(WHAT IS REQUIRED) Search the listing below for the string "from" and show each line that contains it.

──────

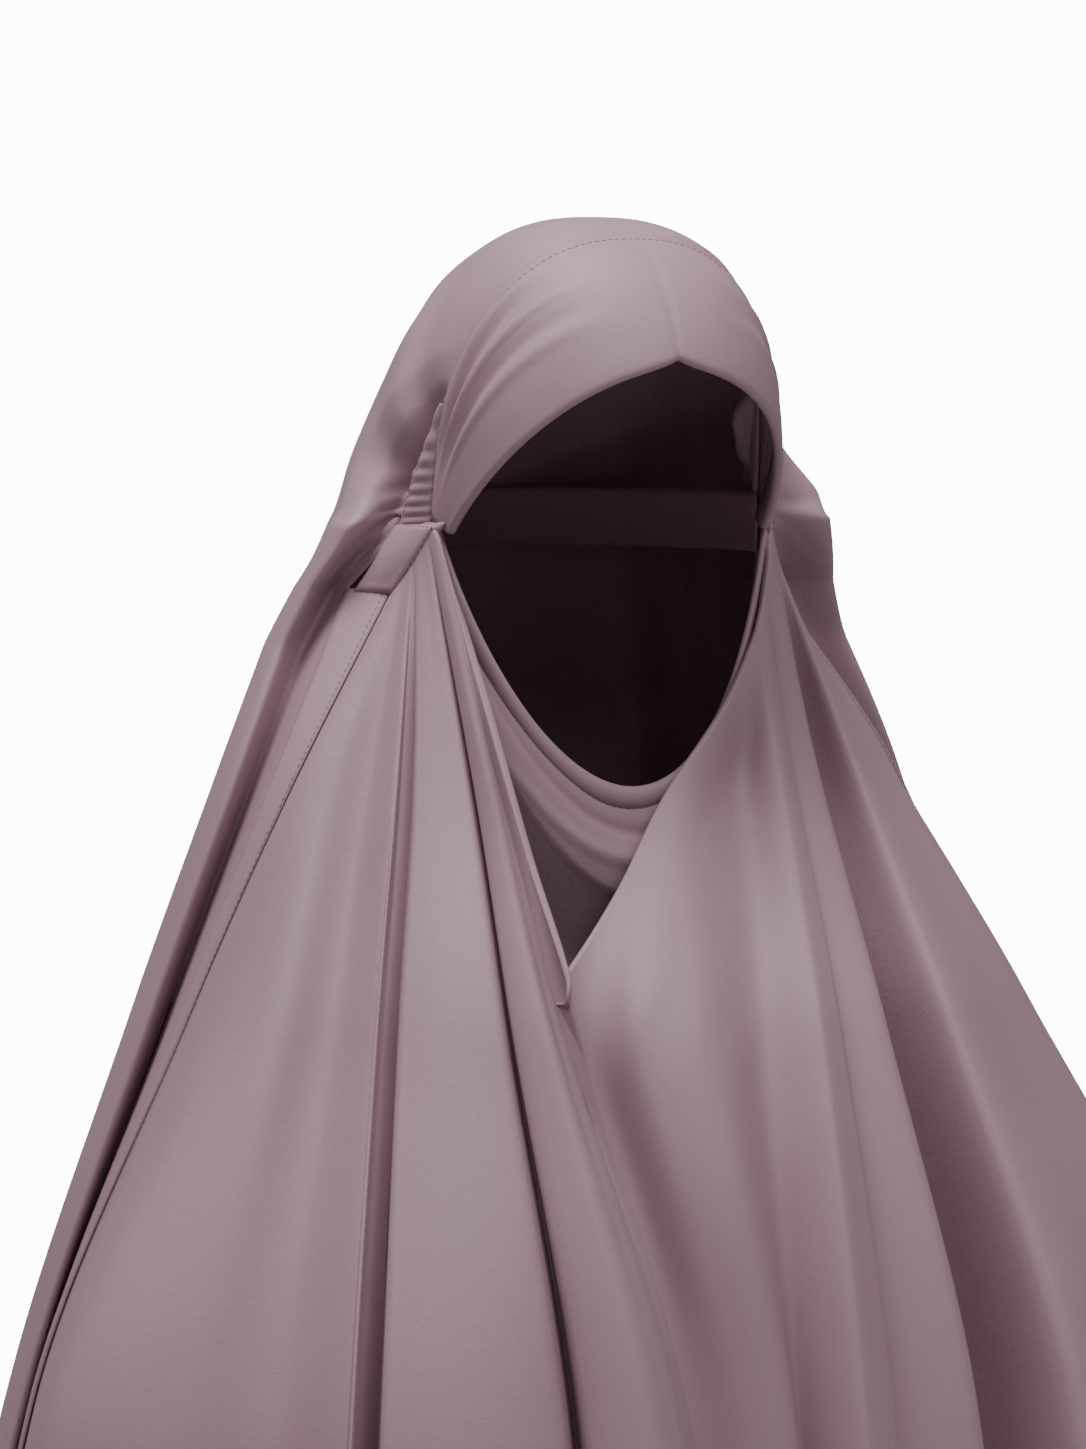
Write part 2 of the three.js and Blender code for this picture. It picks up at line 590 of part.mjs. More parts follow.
function gatherCasing(side) {
  const rows = 14;
  const grid = [];
  for (let row = 0; row <= rows; row += 1) {
    const share = row / rows;
    const front = archAtDrop(THREE.MathUtils.lerp(-archPoint(ARCH_START).z, TEMPLE_DROP - CLOTH, share));
    const back = casingEdge(share);
    const along = back.clone().sub(front).normalize();
    const pucker = (row % 2 === 0 ? 1 : -1) * 0.35 * CLOTH;
    const start = front.addScaledVector(along, SEAM_GAP + CLOTH);
    const stop = back.addScaledVector(along, -SEAM_GAP - CLOTH);
    const middle = start.clone().lerp(stop, 0.5).add(point(-1.2 * CLOTH - pucker, 0, 0));
    grid.push([stop, middle, start]);
  }
  const sided = side === "right" ? grid : grid.map((line) => line.map(mirrored).reverse());
  return piece(`gather_casing_${side}`, clothSheet(sided));
}

function templePatch(side) {
  const corner = (key) => templeCorner(TEMPLE[key]).add(point(-1.7 * CLOTH, -0.5 * CLOTH, CLOTH));
  const [tie, rear, foot, heel] = ["tie", "rear", "foot", "heel"].map(corner);
  const grid = makeGrid(4, 4, (row, column) => (
    rear.clone().lerp(tie, column).lerp(heel.clone().lerp(foot, column), row)
  ));
  const sided = side === "right" ? grid : grid.map((line) => line.map(mirrored).reverse());
  return piece(`temple_patch_${side}`, clothSheet(sided));
}

function faceBinding() {
  const grid = makeGrid(2, JAW_COLUMNS, (row, column) => {
    const angle = THREE.MathUtils.lerp(-JAW_HALF_ANGLE, JAW_HALF_ANGLE, column);
    return jawPoint(angle).addScaledVector(jawRun(angle), row * BINDING_WIDTH);
  });
  return piece("face_binding", clothSheet(grid));
}

// The panel bulges forward to its fold under the chin, turns in there and hangs to its hem
function chinPanel() {
  const foldRows = 3;
  const hemRows = 5;
  const angles = makeGrid(0, JAW_COLUMNS, (_, column) => (
    THREE.MathUtils.lerp(-JAW_HALF_ANGLE, JAW_HALF_ANGLE, column)
  ))[0];
  const grid = [];
  for (let row = 0; row <= foldRows + hemRows; row += 1) {
    grid.push(angles.map((angle) => {
      const low = Math.cos(radians(angle));
      const start = jawPoint(angle).addScaledVector(jawRun(angle), BINDING_WIDTH + 1.5 * CLOTH);
      const bulge = CHIN_FOLD_DEPTH * (0.25 + 0.75 * low);
      const drop = CHIN_FOLD * Math.pow(low, 0.5);
      const above = Math.min(1, row / foldRows);
      const below = Math.max(0, row - foldRows) / hemRows;
      const p = start.add(point(0, -bulge * Math.sin(Math.PI * 0.5 * above), -drop * above));
      const turned = Math.min(1, 3 * below);
      return p.add(point(0, 0.75 * bulge * turned, -(PANEL_HEM_DROP + p.z) * Math.pow(below, 1.2)));
    }));
  }
  return piece("chin_panel", clothSheet(grid), liningMaterial);
}

// The hidden strap that holds the brow band, from casing to casing round the back of the head
function napeTie() {
  const inset = CLOTH + SEAM_GAP;
  const grid = makeGrid(2, 24, (row, column) => {
    const angle = radians(THREE.MathUtils.lerp(-TIE_LAP, 180 + TIE_LAP, column));
    const lap = TEMPLE_FORWARD * Math.abs(Math.cos(angle));
    return point(
      -(HEAD_HALF_WIDTH - inset) * Math.cos(angle),
      (HEAD_HALF_DEPTH - inset) * Math.sin(angle) - lap,
      -TEMPLE_DROP + TIE_WIDTH * (0.5 - row),
    );
  });
  return piece("nape_tie", clothSheet(grid));
}

const khimar = new THREE.Group();
khimar.add(browBand(), veil(), frontDrape(), chinPanel(), faceBinding(), napeTie());
for (const side of ["right", "left"]) {
  khimar.add(sideWelt(side), gatherCasing(side), templePatch(side));
}
export default khimar;
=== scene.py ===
"""Looks of the khimar veil: fine cloth surfaces, stitches, fabric finishes, soft light and a camera.

Metres, +Z up, the wearer looks along -Y, and the origin is the inside of the crown. The guide lines
are those of the construction model, divided more finely, with creases, hems and seams added.
"""
import logging
import math
from dataclasses import dataclass, field
from enum import Enum
from typing import Optional, Sequence

import bpy
import numpy as np
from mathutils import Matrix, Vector


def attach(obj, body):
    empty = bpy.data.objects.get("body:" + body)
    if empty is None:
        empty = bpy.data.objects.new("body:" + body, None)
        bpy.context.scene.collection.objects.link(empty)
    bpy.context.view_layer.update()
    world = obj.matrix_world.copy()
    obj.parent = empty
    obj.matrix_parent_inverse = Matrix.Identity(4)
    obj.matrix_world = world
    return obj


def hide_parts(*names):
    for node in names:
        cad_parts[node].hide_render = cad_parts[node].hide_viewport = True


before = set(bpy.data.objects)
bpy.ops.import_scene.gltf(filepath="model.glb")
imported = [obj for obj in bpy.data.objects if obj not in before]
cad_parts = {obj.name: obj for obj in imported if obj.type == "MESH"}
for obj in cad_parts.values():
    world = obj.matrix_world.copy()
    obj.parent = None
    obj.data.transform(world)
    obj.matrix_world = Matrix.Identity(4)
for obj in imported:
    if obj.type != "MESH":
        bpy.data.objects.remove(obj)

LOG = logging.getLogger("khimar")
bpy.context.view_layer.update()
BODY = "root"
Share = tuple[float, float]
Color = tuple[float, float, float]


class Start(Enum):
    """Where a fold line of the drape starts."""

    RIGHT_GATHER = "right gather"
    RIGHT_NECKLINE = "right neckline"
    LEFT_NECKLINE = "left neckline"
    LEFT_GATHER = "left gather"


class Edge(Enum):
    """An edge of a grid of cloth."""

    TOP = "top"
    BOTTOM = "bottom"


class Side(Enum):
    """A side of the wearer, with the sign of its X."""

    RIGHT = -1
    LEFT = 1


@dataclass(frozen=True)
class Level:
    """A level below the temples, with its half width and reaches and the veil's.

    Left is what the veil's left side adds, as a share of the half head.
    """

    drop: float
    side: float
    front: float
    back: float
    veil: float
    left: float


@dataclass(frozen=True)
class Fold:
    """A fold line of the drape. Its levels are shares of half width and front reach."""

    name: str
    start: Start
    at: float
    throat: Optional[Share] = None
    collar: Optional[Share] = None
    bust: Optional[Share] = None
    hem: Optional[Share] = None
    crisp: float = 0.0


@dataclass(frozen=True)
class HeadSection:
    """A section of the veil over the head, as shares of the head and of the crown's rise."""

    tilt: float
    spread: float
    left: float
    reach: float
    lean: float
    start: float
    edge: float
    gap: float
    fold: float


@dataclass(frozen=True)
class VeilFold:
    """A fold round the back: its angle from the side seam, its depths as shares and how crisp it is.

    Crown and hang are its depths over the crown and in the fall, tuck is how far the fall is
    pushed back there.
    """

    name: str
    turn: float
    crown: float
    hang: float
    tuck: float = 0.0
    crisp: float = 0.0


@dataclass(frozen=True)
class Corner:
    """A corner of the gathered temple, as shares of the patch."""

    out: float
    back: float
    below: float


@dataclass(frozen=True)
class Hem:
    """A folded edge: the fold's radius, and how far the cloth reaches back behind itself."""

    radius: float
    depth: float


@dataclass(frozen=True)
class Crease:
    """A crease: where it starts, how far it drifts on its way, its width and its share of the relief."""

    centre: float
    drift: float
    width: float
    height: float


LEVELS = {
    "throat": Level(drop=0.230, side=0.143, front=0.105, back=0.114, veil=0.145, left=0.13),
    "collar": Level(drop=0.324, side=0.184, front=0.146, back=0.134, veil=0.178, left=0.05),
    "bust": Level(drop=0.480, side=0.262, front=0.192, back=0.158, veil=0.224, left=0),
    "hem": Level(drop=0.800, side=0.325, front=0.232, back=0.188, veil=0.290, left=0),
}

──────

(RESPONSE)
// The hidden strap that holds the brow band, from casing to casing round the back of the head
from dataclasses import dataclass, field
from enum import Enum
from typing import Optional, Sequence
from mathutils import Matrix, Vector
    """A fold round the back: its angle from the side seam, its depths as shares and how crisp it is.